◆ Description of the task:
Write out, exactly as given, every line from the one holding "for shelf in" to the one holding "record = json.load(file)", including both.

[Object modeling scripts]
· · · · · · ·

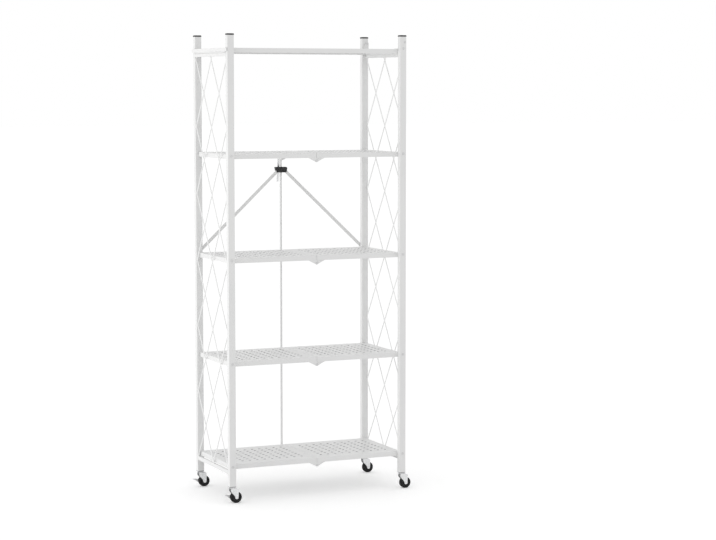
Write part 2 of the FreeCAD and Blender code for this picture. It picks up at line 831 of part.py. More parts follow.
def all_nodes():
    """Every piece of the unit by name."""
    nodes = {}
    for side in ("left", "right"):
        nodes.update(frame_nodes(side))
        for end in ("front", "rear"):
            nodes.update(caster_nodes(side, end))
    for shelf in sorted(shelf_tops):
        for side in ("left", "right"):
            nodes[f"shelf_{shelf}_{side}_half"] = shelf_half(shelf, side)
        nodes[f"shelf_{shelf}_centre_pins"] = centre_pins(shelf)
        nodes[f"shelf_{shelf}_rod_bush"] = rod_bush(shelf)
    nodes["top_shelf_panel"] = top_shelf_panel()
    nodes["top_shelf_end_lip"] = top_shelf_end_lip()
    nodes["top_shelf_hinge_ears"] = top_shelf_hinge_ears()
    nodes["top_shelf_pivots"] = top_shelf_pivots()
    nodes["linkage_rod"] = linkage_rod()
    nodes["slider_hub"] = hub()
    nodes["release_lever"] = release_lever()
    nodes["lever_pin"] = lever_pin()
    nodes["left_brace"] = brace()
    nodes["right_brace"] = mirror_x(brace())
    return nodes


os.makedirs("parts", exist_ok=True)
for node, shape in all_nodes().items():
    shape.exportStep(f"parts/{node}.step")
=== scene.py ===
# %% [markdown]
# # Folding shelving unit on casters
# The unit is painted steel: two side frames, five perforated shelves, a rear linkage with a
# black slider, and four small casters. The CAD model already holds every steel piece at its
# real size. This lesson keeps those pieces, gives each one a finish, and adds what a maker
# would see close up: weld beads, turned wheels, bent caster forks, domed caps and rivets.

import json
import math

import bmesh
import bpy
import numpy as np
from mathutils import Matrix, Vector


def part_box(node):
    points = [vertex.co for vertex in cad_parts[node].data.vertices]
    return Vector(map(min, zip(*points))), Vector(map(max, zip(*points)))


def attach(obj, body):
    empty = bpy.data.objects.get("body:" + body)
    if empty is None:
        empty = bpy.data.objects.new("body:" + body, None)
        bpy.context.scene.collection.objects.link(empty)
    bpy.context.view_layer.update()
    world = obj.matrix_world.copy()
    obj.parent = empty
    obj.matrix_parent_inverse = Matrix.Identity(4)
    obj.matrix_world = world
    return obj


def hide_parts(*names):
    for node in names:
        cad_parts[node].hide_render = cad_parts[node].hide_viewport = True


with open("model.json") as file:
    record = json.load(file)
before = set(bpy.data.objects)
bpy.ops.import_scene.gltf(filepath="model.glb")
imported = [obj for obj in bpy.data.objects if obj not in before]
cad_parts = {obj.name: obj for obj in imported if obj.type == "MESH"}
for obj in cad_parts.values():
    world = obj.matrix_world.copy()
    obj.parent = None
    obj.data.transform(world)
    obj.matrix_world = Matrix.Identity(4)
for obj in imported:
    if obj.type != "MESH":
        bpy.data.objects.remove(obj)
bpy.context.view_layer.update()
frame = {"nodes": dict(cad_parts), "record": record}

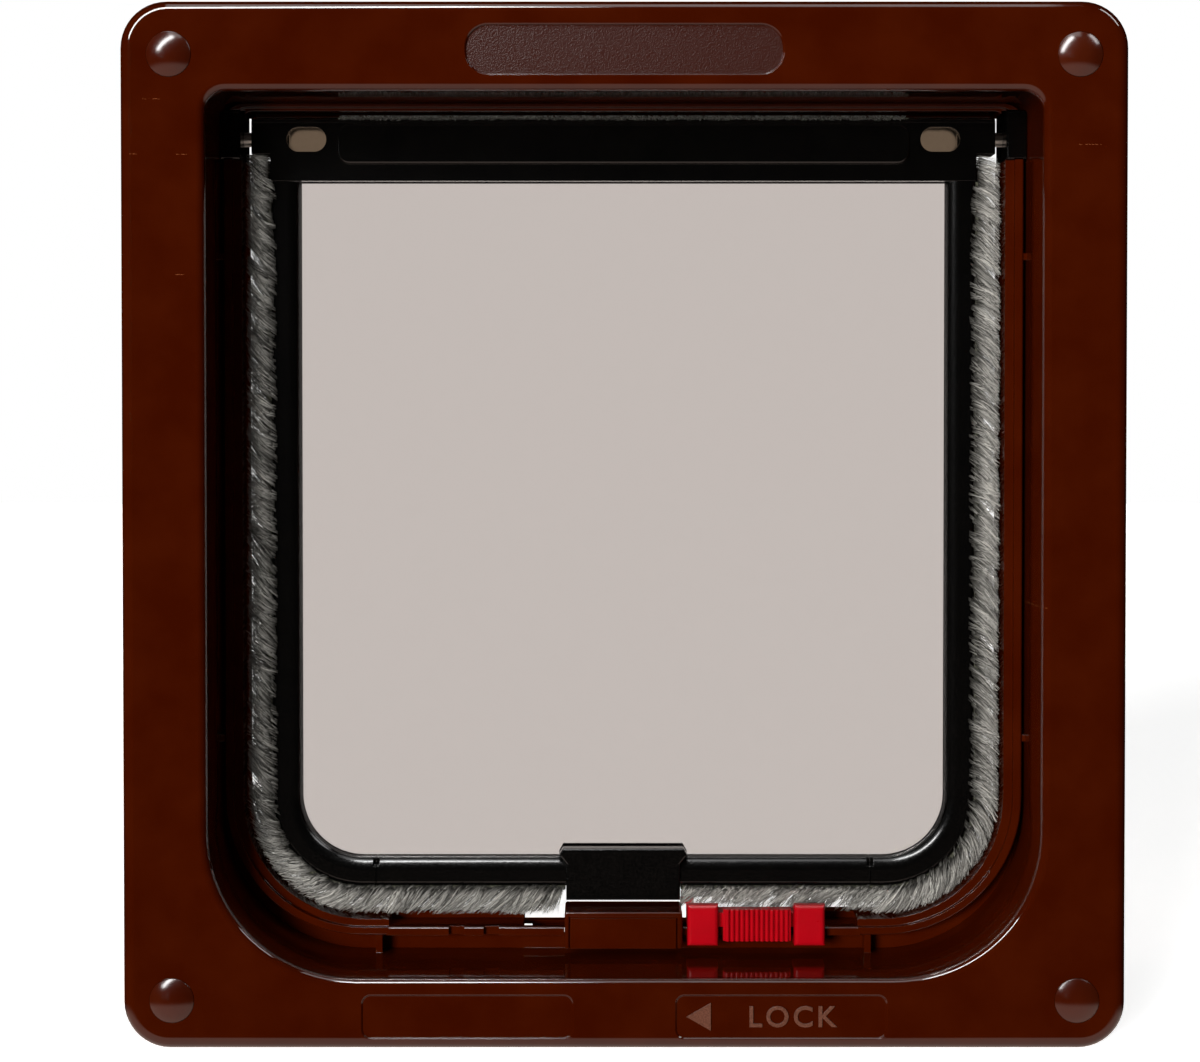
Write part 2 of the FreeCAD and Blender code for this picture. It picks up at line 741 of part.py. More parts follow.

· · · · · · ·

◆ Right answer:
    for shelf in sorted(shelf_tops):
        for side in ("left", "right"):
            nodes[f"shelf_{shelf}_{side}_half"] = shelf_half(shelf, side)
        nodes[f"shelf_{shelf}_centre_pins"] = centre_pins(shelf)
        nodes[f"shelf_{shelf}_rod_bush"] = rod_bush(shelf)
    nodes["top_shelf_panel"] = top_shelf_panel()
    nodes["top_shelf_end_lip"] = top_shelf_end_lip()
    nodes["top_shelf_hinge_ears"] = top_shelf_hinge_ears()
    nodes["top_shelf_pivots"] = top_shelf_pivots()
    nodes["linkage_rod"] = linkage_rod()
    nodes["slider_hub"] = hub()
    nodes["release_lever"] = release_lever()
    nodes["lever_pin"] = lever_pin()
    nodes["left_brace"] = brace()
    nodes["right_brace"] = mirror_x(brace())
    return nodes


os.makedirs("parts", exist_ok=True)
for node, shape in all_nodes().items():
    shape.exportStep(f"parts/{node}.step")
=== scene.py ===
# %% [markdown]
# # Folding shelving unit on casters
# The unit is painted steel: two side frames, five perforated shelves, a rear linkage with a
# black slider, and four small casters. The CAD model already holds every steel piece at its
# real size. This lesson keeps those pieces, gives each one a finish, and adds what a maker
# would see close up: weld beads, turned wheels, bent caster forks, domed caps and rivets.

import json
import math

import bmesh
import bpy
import numpy as np
from mathutils import Matrix, Vector


def part_box(node):
    points = [vertex.co for vertex in cad_parts[node].data.vertices]
    return Vector(map(min, zip(*points))), Vector(map(max, zip(*points)))


def attach(obj, body):
    empty = bpy.data.objects.get("body:" + body)
    if empty is None:
        empty = bpy.data.objects.new("body:" + body, None)
        bpy.context.scene.collection.objects.link(empty)
    bpy.context.view_layer.update()
    world = obj.matrix_world.copy()
    obj.parent = empty
    obj.matrix_parent_inverse = Matrix.Identity(4)
    obj.matrix_world = world
    return obj


def hide_parts(*names):
    for node in names:
        cad_parts[node].hide_render = cad_parts[node].hide_viewport = True


with open("model.json") as file:
    record = json.load(file)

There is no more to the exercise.